## TO BE DONE
Will you give the material below again, every line exactly as it is?

## EXTRACTED ENTRIES

+++++

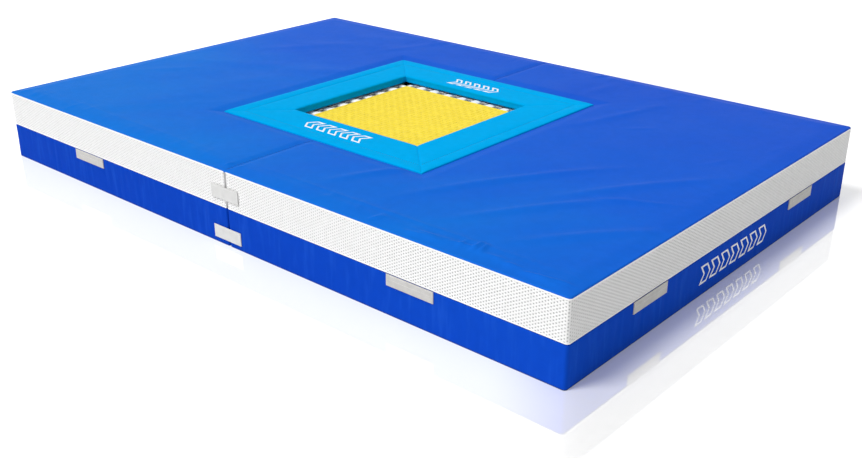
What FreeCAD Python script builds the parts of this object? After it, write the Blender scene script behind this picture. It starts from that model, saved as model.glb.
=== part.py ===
import FreeCAD, Part
import math
import os

# A low spring-bed springboard standing in the well of a two-layer landing mat.
# The mat parts into a left and a right half at x = 0. Millimetres, +Z up, origin on the floor at the middle.
# X runs along the mat's long side. "front" is -Y, "back" is +Y, "left" is -X and "right" is +X.
# A radius "r" of the square springboard is the distance from the middle to one of its four sides.

V = FreeCAD.Vector
os.makedirs("parts", exist_ok=True)

# ---- driving dimensions: landing mat
MAT_LENGTH = 3000.0
MAT_WIDTH = 2000.0
MAT_HEIGHT = 300.0
LAYER_HEIGHT = 150.0
LAYER_GAP = 0.5  # between the two layers
HALF_GAP = 1.0  # from x = 0 to each half
WELL_HALF = 556.0  # the square cut-out that the springboard stands in
SKIN = 1.0  # cover sheet thickness
BASE_THICK = 2.0  # anti-slip base sheet of the lower layer
CORNER_RADIUS = 12.0

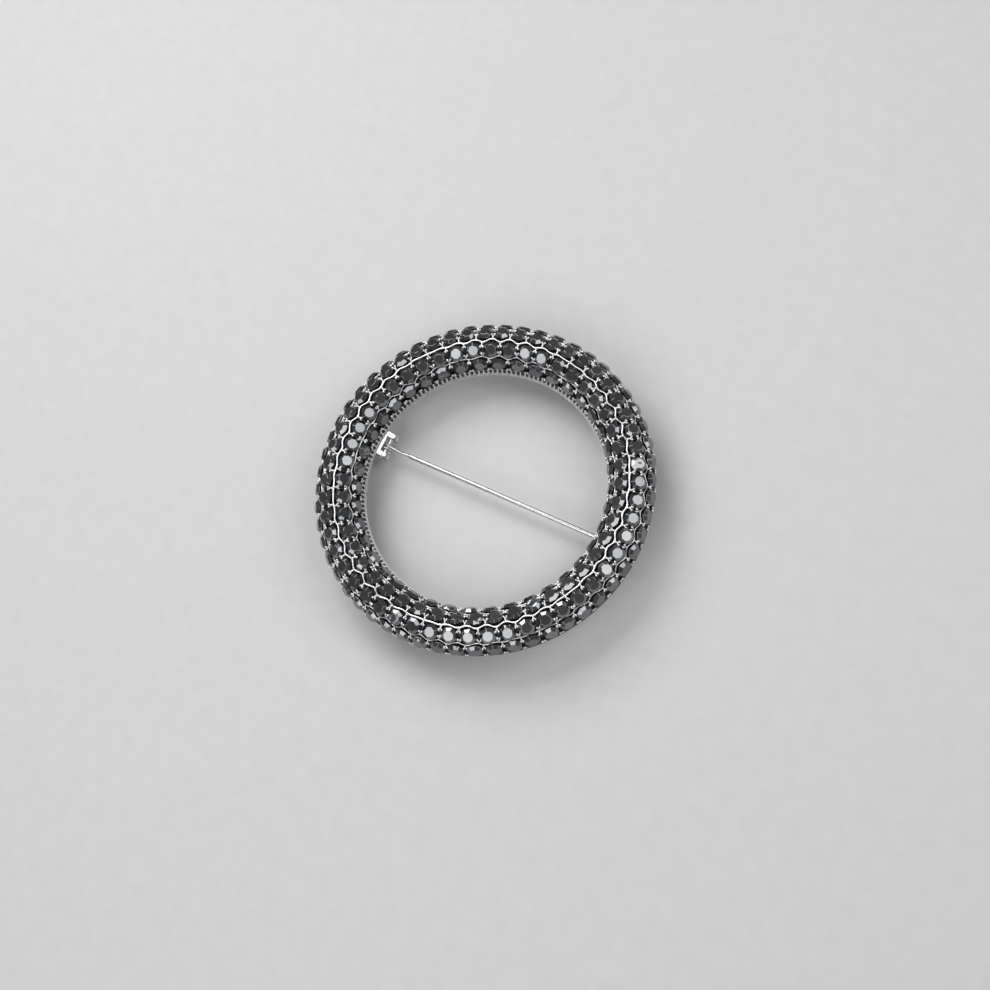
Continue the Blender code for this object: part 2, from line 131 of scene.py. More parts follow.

+++++

## RESPONSE
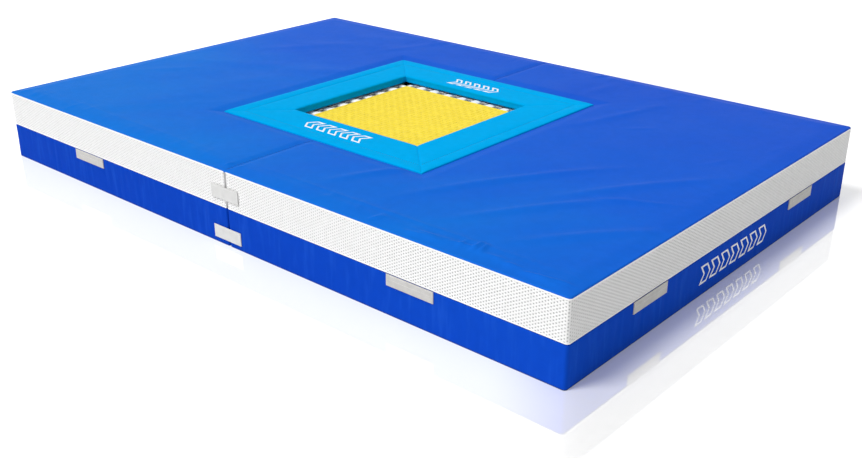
What FreeCAD Python script builds the parts of this object? After it, write the Blender scene script behind this picture. It starts from that model, saved as model.glb.
=== part.py ===
import FreeCAD, Part
import math
import os

# A low spring-bed springboard standing in the well of a two-layer landing mat.
# The mat parts into a left and a right half at x = 0. Millimetres, +Z up, origin on the floor at the middle.
# X runs along the mat's long side. "front" is -Y, "back" is +Y, "left" is -X and "right" is +X.
# A radius "r" of the square springboard is the distance from the middle to one of its four sides.

V = FreeCAD.Vector
os.makedirs("parts", exist_ok=True)

# ---- driving dimensions: landing mat
MAT_LENGTH = 3000.0
MAT_WIDTH = 2000.0
MAT_HEIGHT = 300.0
LAYER_HEIGHT = 150.0
LAYER_GAP = 0.5  # between the two layers
HALF_GAP = 1.0  # from x = 0 to each half
WELL_HALF = 556.0  # the square cut-out that the springboard stands in
SKIN = 1.0  # cover sheet thickness
BASE_THICK = 2.0  # anti-slip base sheet of the lower layer
CORNER_RADIUS = 12.0

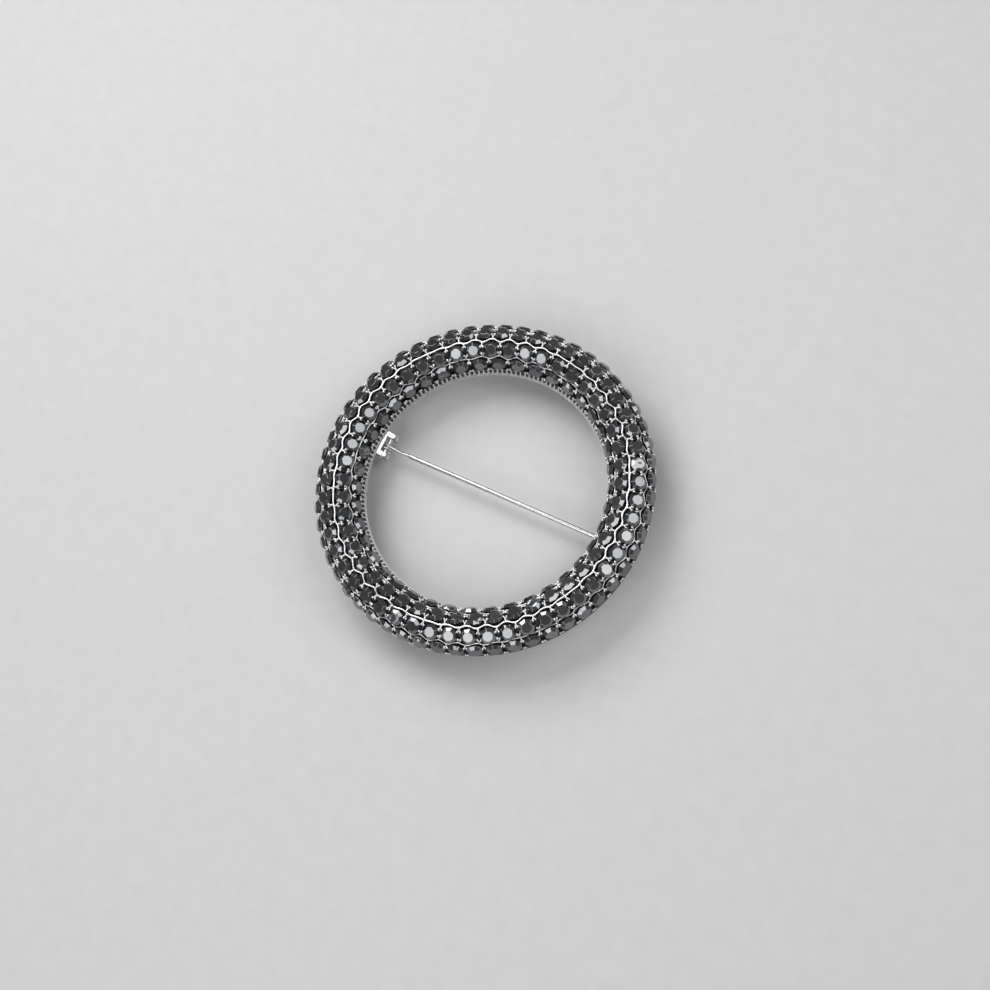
Continue the Blender code for this object: part 2, from line 131 of scene.py. More parts follow.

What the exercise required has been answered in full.